Akhlak

Meninggalkan Ghosob, Tirakat Santri Masa Kini

TSIRWAH INDONESIA – Pesantren memiliki ciri khas tirakat, yaitu suatu usaha mengendalikan hasrat demi terwujudnya hajat. Tirakat bisa dilakukan dalam banyak bentuk, seperti berpuasa, membaca amalan wirid, bersedekah, menghafal, maupun mengaji.

Teruntuk amalan wirid dan puasa, santri biasanya meminta atau mendapat ijazah dari gurunya. 

Ijazah merupakan bentuk pengakuan bahwa guru tersebut memberikan izin kepada santri untuk melakukan tirakat. Ijazah diperlukan untuk menyambungkan keterkaitan sanad dari mana amalan tersebut diperoleh.

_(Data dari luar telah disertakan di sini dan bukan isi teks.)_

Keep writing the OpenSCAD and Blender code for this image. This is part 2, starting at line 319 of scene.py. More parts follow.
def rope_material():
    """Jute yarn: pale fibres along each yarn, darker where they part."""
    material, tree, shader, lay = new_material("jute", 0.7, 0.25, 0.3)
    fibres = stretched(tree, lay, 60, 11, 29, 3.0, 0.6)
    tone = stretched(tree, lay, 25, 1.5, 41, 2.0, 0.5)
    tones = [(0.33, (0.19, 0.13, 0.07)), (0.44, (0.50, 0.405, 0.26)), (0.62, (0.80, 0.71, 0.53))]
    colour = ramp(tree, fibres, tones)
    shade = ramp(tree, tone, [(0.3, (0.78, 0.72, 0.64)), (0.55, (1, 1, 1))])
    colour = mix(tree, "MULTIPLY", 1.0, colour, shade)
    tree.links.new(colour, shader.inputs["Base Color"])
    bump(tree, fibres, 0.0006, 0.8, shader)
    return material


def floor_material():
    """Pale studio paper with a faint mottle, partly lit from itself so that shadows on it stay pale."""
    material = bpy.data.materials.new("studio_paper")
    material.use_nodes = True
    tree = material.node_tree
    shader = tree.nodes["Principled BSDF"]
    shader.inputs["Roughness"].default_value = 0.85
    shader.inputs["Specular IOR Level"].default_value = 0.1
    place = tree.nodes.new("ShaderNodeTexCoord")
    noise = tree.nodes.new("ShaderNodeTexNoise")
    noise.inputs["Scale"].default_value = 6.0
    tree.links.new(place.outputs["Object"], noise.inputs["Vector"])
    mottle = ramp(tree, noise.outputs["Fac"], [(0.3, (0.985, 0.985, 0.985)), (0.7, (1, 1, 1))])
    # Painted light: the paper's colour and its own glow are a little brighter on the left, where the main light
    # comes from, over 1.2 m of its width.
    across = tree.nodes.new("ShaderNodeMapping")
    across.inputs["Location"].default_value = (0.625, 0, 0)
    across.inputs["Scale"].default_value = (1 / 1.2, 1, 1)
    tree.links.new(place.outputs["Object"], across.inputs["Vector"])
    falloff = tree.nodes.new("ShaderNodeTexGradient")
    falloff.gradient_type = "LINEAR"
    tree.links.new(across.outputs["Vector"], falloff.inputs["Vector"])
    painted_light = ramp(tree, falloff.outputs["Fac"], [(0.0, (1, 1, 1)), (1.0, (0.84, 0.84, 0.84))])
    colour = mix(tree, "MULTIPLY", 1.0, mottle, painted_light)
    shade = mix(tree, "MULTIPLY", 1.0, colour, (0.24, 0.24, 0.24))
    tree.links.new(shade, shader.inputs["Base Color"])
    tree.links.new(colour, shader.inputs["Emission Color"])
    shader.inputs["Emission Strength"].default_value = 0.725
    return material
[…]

BACA JUGA: Sandal Jumatan: Miliknya Hilang, Mengambil Milik Orang Lain

Definisi Tirakat

Terdapat dua pendapat mengenai tirakat:

Pertam, berasal dari kata thoriqoh yang berarti jalan, sebagaimana dikutip dari laman kumparan.com.

Kata tersebut dapat dimaknai bahwa tirakat merupakan seperangkat cara atau jalan untuk mewujudkan sesuatu, seperti keinginan, doa, atau harapan.

Kedua, berasal dari kata taroka yang berarti meninggalkan. Kata tersebut dapat dimaknai sebagai prosesi tirakat yang dilakukan dengan berpuasa beserta menghindari pantangan di dalamnya.

Bahkan dalam sejumlah puasa ada istilah puasa mutih dan puasa ngrowot. Mengutip laman islampos.com, puasa mutih berarti makan dengan nasi putih saja dan minum dengan air putih.

Sedangkan puasa ngrowot, sebagaimana dikutip dari laman islam.nu.or.id, berarti memakan makanan yang bersifat tumbuhan dan menghindari segala makanan yang mengandung hewan.

Di era sekarang ini, tirakat masih lestari di berbagai pesantren. Tetapi, tradisi tirakat tidak seluruhnya diikuti dengan perilaku yang sesuai dengan esensi tirakat.

Permasalahan di Pondok

Permasalahan umum di pesantren adalah kebiasaan goshob. Mengutip laman stai.ac.idghosob adalah istilah santri untuk menggambarkan perilaku mengambil barang orang lain tanpa izin kemudian dikembalikan.

Ghosob tidak bisa dikatakan mencuri dikarenakan santri yang mengambil tidak menyimpan untuk menjadi hak milik. Akan tetapi, terkadang barang yang diambil tidak dikembalikan pada tempat semula.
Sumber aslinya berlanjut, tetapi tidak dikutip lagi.